A recent USGS study found that groundwater in aquifers on the East Coast and in the Central United States has the highest risk of contamination from radium, a naturally occurring radioactive element and known carcinogen.
Why do these areas have more radium in the groundwater? Radium is naturally occurring, so human activity is not the sole source of the problem. The USGS study found that radium levels are determined by the chemical attributes of the water in a particular area. For example, if the groundwater has low oxygen or low pH, radium is more likely to become present in the groundwater.
This is the first nationwide study to identify factors that make an aquifer susceptible to radium contamination.
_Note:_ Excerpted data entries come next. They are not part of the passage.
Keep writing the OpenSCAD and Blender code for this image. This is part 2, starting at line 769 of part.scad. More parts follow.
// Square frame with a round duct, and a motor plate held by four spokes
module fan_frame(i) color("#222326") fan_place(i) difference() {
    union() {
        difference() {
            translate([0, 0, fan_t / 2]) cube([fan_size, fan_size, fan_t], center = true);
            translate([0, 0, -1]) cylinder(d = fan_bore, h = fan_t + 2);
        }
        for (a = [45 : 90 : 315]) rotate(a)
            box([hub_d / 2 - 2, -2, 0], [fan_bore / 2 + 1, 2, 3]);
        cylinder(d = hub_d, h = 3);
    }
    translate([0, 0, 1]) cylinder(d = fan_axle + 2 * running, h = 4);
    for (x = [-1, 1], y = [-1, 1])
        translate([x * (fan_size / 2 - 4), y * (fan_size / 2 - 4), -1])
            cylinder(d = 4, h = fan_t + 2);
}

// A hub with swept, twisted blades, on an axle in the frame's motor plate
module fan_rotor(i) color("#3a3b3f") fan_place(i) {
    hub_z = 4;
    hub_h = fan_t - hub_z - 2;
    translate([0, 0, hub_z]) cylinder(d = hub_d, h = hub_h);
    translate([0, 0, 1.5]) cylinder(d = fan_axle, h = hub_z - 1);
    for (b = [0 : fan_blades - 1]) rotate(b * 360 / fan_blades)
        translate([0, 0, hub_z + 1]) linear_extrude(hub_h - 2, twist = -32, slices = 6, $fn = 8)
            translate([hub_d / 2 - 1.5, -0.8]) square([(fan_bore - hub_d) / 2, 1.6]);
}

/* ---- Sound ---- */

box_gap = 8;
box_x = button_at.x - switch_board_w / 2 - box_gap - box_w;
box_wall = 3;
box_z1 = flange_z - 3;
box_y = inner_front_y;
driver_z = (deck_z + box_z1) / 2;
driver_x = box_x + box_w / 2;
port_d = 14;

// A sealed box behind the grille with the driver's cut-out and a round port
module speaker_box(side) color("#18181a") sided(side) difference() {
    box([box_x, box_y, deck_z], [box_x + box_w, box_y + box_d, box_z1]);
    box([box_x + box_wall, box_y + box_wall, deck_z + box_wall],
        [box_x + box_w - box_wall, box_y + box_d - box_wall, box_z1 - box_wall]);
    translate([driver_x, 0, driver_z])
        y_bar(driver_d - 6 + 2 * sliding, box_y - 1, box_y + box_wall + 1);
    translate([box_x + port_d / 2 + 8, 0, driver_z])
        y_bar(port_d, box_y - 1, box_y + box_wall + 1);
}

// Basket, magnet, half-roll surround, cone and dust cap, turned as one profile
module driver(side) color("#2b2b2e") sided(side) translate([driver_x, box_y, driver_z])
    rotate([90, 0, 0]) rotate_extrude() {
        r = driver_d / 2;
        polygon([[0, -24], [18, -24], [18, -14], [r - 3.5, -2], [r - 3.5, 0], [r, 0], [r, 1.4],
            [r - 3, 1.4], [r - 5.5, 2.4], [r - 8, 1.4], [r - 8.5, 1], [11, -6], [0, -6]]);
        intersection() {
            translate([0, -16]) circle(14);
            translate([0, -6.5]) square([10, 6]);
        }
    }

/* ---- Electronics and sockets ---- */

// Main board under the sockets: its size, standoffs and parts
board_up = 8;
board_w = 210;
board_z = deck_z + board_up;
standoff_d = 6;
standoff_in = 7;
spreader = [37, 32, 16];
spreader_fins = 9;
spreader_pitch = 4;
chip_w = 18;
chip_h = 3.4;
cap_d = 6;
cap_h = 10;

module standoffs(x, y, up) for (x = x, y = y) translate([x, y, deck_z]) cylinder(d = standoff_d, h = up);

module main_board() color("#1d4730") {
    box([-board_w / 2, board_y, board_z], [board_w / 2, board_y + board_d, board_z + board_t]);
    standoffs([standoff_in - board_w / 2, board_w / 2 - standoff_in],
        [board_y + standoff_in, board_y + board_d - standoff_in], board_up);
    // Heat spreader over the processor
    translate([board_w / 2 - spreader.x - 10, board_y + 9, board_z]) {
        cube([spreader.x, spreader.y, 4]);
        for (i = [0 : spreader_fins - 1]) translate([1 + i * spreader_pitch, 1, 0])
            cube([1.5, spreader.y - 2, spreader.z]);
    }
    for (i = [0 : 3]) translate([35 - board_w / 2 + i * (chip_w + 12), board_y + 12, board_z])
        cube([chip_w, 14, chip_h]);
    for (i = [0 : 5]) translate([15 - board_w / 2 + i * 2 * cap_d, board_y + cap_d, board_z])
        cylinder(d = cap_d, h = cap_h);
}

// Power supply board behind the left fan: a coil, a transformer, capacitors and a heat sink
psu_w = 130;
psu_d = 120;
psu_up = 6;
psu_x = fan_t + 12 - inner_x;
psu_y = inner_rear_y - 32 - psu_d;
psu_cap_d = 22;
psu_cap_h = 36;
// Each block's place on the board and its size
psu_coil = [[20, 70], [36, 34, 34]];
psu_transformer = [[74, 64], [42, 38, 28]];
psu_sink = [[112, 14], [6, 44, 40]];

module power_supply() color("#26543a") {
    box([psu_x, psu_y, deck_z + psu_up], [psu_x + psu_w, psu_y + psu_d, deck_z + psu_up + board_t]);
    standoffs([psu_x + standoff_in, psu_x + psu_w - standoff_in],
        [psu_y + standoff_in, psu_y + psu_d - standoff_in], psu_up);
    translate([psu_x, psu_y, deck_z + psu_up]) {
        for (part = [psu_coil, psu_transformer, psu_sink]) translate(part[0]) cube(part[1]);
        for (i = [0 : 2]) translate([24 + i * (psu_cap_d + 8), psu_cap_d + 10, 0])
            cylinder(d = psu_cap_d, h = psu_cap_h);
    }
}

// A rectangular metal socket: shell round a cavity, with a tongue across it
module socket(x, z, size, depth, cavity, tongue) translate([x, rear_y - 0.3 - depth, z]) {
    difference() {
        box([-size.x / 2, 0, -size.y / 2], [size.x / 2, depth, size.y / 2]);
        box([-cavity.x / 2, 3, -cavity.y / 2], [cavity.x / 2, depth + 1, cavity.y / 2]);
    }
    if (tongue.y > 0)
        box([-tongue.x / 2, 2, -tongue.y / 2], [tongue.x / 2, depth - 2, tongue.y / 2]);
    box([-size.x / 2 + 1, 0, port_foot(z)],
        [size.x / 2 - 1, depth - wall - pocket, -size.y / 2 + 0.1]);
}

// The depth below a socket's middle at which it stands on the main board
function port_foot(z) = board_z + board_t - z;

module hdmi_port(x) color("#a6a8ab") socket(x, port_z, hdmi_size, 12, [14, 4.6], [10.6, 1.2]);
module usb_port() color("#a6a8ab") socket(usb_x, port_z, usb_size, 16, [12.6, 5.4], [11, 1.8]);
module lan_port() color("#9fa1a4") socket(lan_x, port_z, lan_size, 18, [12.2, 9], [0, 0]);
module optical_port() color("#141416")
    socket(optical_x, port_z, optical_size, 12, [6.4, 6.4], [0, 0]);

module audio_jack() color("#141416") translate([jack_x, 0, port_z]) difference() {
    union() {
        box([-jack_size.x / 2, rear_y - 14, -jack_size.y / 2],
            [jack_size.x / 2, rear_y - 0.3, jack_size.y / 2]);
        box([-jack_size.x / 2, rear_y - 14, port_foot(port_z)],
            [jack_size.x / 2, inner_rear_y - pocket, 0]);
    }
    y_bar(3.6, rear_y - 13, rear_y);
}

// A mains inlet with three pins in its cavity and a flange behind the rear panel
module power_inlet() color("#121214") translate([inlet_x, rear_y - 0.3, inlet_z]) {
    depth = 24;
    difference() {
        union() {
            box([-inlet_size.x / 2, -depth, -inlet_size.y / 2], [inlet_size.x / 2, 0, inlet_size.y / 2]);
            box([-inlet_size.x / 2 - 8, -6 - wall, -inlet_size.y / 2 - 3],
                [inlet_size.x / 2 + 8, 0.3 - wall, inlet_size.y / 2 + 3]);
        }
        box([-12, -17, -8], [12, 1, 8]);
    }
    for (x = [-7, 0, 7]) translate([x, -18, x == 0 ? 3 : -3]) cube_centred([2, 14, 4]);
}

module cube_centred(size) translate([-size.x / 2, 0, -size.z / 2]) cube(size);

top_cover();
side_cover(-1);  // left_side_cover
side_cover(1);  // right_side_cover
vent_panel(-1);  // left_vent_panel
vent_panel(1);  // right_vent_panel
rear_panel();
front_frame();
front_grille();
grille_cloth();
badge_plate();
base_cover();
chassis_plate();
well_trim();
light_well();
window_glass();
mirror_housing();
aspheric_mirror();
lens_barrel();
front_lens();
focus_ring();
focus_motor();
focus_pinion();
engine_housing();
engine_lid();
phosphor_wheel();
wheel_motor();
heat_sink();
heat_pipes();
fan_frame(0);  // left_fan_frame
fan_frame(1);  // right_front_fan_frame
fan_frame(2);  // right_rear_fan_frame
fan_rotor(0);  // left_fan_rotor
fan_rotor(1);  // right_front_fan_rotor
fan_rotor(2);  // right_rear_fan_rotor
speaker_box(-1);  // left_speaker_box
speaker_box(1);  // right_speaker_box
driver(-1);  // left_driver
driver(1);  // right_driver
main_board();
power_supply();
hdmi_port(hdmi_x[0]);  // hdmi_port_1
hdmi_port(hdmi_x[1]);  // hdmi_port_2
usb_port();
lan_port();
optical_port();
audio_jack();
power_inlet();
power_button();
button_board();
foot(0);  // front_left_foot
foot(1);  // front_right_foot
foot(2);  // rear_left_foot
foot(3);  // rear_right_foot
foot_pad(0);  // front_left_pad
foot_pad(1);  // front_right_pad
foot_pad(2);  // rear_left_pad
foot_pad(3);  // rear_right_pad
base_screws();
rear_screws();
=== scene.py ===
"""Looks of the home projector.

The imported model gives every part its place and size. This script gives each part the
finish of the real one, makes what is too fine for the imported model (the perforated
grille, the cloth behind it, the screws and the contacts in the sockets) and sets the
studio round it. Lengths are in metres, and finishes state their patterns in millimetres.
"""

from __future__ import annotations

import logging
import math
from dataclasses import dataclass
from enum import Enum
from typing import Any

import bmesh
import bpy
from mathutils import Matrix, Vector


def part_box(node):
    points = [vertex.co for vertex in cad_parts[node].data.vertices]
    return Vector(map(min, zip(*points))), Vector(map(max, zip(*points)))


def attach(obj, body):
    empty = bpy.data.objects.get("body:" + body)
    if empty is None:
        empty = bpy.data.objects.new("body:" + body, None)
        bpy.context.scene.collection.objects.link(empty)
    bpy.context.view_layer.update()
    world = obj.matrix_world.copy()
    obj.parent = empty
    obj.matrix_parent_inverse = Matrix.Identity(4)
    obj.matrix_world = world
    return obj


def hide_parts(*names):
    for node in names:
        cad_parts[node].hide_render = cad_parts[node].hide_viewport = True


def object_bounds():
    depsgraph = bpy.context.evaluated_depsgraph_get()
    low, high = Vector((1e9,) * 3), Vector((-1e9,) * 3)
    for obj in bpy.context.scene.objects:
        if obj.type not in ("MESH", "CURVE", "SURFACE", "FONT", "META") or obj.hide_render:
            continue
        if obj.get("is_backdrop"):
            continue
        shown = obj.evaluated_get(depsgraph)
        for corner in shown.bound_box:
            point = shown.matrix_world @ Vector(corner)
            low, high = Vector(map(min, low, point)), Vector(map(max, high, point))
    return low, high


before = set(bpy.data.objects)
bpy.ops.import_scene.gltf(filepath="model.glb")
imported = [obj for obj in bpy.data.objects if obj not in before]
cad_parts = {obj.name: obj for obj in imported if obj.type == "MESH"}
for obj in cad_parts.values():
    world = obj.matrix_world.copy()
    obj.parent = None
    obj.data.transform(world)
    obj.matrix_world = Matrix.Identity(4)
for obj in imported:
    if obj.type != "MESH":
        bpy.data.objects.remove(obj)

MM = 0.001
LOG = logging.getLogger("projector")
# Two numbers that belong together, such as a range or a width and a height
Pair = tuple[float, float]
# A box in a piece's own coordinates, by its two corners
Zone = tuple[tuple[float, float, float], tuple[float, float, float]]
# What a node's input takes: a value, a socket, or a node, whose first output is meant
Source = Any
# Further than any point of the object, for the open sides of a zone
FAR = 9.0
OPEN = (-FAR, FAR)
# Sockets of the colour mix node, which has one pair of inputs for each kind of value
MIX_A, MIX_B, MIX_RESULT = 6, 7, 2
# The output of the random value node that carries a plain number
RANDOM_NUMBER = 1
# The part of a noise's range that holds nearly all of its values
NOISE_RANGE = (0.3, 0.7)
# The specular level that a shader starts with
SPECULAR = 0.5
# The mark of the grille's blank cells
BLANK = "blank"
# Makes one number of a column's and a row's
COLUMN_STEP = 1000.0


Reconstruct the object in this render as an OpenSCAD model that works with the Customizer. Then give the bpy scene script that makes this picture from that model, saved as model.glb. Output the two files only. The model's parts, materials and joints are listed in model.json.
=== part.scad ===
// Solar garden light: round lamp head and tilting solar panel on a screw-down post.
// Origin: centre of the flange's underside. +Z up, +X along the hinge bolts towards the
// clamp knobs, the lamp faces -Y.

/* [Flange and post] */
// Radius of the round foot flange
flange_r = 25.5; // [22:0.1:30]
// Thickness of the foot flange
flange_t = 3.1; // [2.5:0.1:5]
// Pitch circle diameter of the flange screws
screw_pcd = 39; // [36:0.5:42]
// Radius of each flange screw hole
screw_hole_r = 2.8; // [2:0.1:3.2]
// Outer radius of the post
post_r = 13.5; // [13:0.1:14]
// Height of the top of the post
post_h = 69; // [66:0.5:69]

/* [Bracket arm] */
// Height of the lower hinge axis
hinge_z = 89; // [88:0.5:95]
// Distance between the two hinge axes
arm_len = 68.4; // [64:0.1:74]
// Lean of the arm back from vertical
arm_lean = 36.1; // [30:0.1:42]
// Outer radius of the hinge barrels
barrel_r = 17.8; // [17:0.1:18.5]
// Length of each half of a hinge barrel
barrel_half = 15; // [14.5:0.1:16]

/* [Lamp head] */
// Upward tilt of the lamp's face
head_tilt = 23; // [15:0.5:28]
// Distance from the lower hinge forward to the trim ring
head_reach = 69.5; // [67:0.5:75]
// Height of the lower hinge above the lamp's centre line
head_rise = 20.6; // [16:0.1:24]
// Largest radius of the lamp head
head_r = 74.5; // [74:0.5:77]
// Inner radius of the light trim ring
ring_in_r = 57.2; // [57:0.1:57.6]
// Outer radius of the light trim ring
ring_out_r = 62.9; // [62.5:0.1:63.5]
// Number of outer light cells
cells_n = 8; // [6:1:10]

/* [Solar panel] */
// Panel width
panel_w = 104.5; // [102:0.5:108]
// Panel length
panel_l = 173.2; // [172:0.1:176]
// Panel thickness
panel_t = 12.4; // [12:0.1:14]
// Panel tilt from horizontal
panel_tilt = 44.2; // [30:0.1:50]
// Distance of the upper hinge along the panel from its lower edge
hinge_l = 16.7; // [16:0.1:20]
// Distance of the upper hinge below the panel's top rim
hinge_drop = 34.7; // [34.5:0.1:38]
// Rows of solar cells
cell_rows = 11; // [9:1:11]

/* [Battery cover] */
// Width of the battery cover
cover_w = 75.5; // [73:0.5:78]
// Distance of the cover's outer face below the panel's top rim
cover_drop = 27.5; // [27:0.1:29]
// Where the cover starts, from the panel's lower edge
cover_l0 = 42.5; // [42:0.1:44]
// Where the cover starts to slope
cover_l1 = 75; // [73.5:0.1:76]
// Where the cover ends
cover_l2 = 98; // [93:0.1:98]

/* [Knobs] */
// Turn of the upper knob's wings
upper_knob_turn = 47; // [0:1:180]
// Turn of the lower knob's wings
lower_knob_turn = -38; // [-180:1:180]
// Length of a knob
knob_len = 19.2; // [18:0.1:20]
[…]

Radium cannot be readily detected by taste or smell, and analytical methods for measuring this contaminant require professional testing. But simple geochemistry measurements, like pH and oxygen, are good indicators of where radium is likely to exceed a standard and can help managers and regulators anticipate areas where radium may be elevated.
Most rocks and sediments contain naturally occurring radioactive elements, such as uranium and thorium, that decay and form radium. Under the right geochemical conditions, as groundwater slowly flows through underground pores, it can pick up and dissolve these radioactive elements, producing radium.
Low oxygen conditions were found to be prevalent in the Mid-Continent and Ozark Plateau Cambro-Ordovician aquifer systems in the Central United States, and low pH conditions were prevalent in the North Atlantic Coastal Plain aquifer system on the East Coast, making these areas more susceptible to radium contamination. In most aquifers used for drinking water supply, however, radium concentrations were below U.S. Environmental Protection Agency standards, especially in the western United States.
In this study, USGS scientists found that three geochemical conditions were primarily associated with elevated concentrations of radium in groundwater, including low levels of dissolved oxygen (less than one milligram per liter), acidity (pH less than 6), or high concentrations of dissolved solids, such as calcium, barium, magnesium, strontium, potassium, sulfate, or bicarbonate. These conditions prevent radium from sticking to aquifer sediments and increase its solubility in groundwater.
Five other aquifer systems also had elevated radium concentrations, including the Floridan aquifer system, the granitic and metamorphic crystalline-rocks of the New England province, the Mesozoic sedimentary basins in or adjoining the Appalachian Piedmont, the Gulf Coast Coastal Plain aquifer systems in the Southeast, and the glacial deposits in the northern part of the country. Low oxygen conditions were prevalent in each of these aquifers where high concentrations of radium occurred. The glacial aquifer systems have both low oxygen and low pH conditions, which were also associated with high concentrations of radium.
In this study, radium was measured in untreated source water in wells from aquifers that are used for public and domestic water supply. Concentrations measured in source water do not necessarily reflect the quality of finished water from public water systems after the water has been treated. However, these samples were compared to EPA standards to provide an initial perspective on the prevalence of radium in the United States and the potential significance of radium to human health.
Radium is more of a concern for homeowners who have their own private groundwater supply well. Unlike public supply wells, these domestic wells are not subject to required testing, and often do not have treatment systems. Therefore, radium may be of concern for homeowners with their own private wells in certain regions of the country.
Tests for radium, and other indicators of radioactivity, can only be made by qualified professionals, and these tests require specialized equipment. Local, state, or county environmental agencies or health departments can be a good source for information on the potential for radium contamination and recommendations about companies qualified to do radium testing. Most states have homeowner guidance websites related to this topic.
However, litmus paper, a simple test for pH, can provide an indication that pH in a well is low. Measuring dissolved oxygen requires special instruments or chemicals, but there are some crude indicators that low oxygen may be present, including high concentrations of metals such as iron or manganese, high concentrations of dissolved solids, or water with a rotten egg smell.
Fortunately, simple, commonly used, and relatively inexpensive treatment systems (such as water softeners) can be very effective at removing radium. Private homeowners can contact the National Sanitation Foundation (NSF) and the Water Quality Association (WQA) for assistance in determining the best treatment options for radium. In addition, the National Ground Water Association (NGWA) is dedicated to education efforts aimed at reducing contaminant risks to water supplies and provides a summary of treatment considerations and an overview of strategies for well owners. A similar organization with educational resources is the Water Systems Council.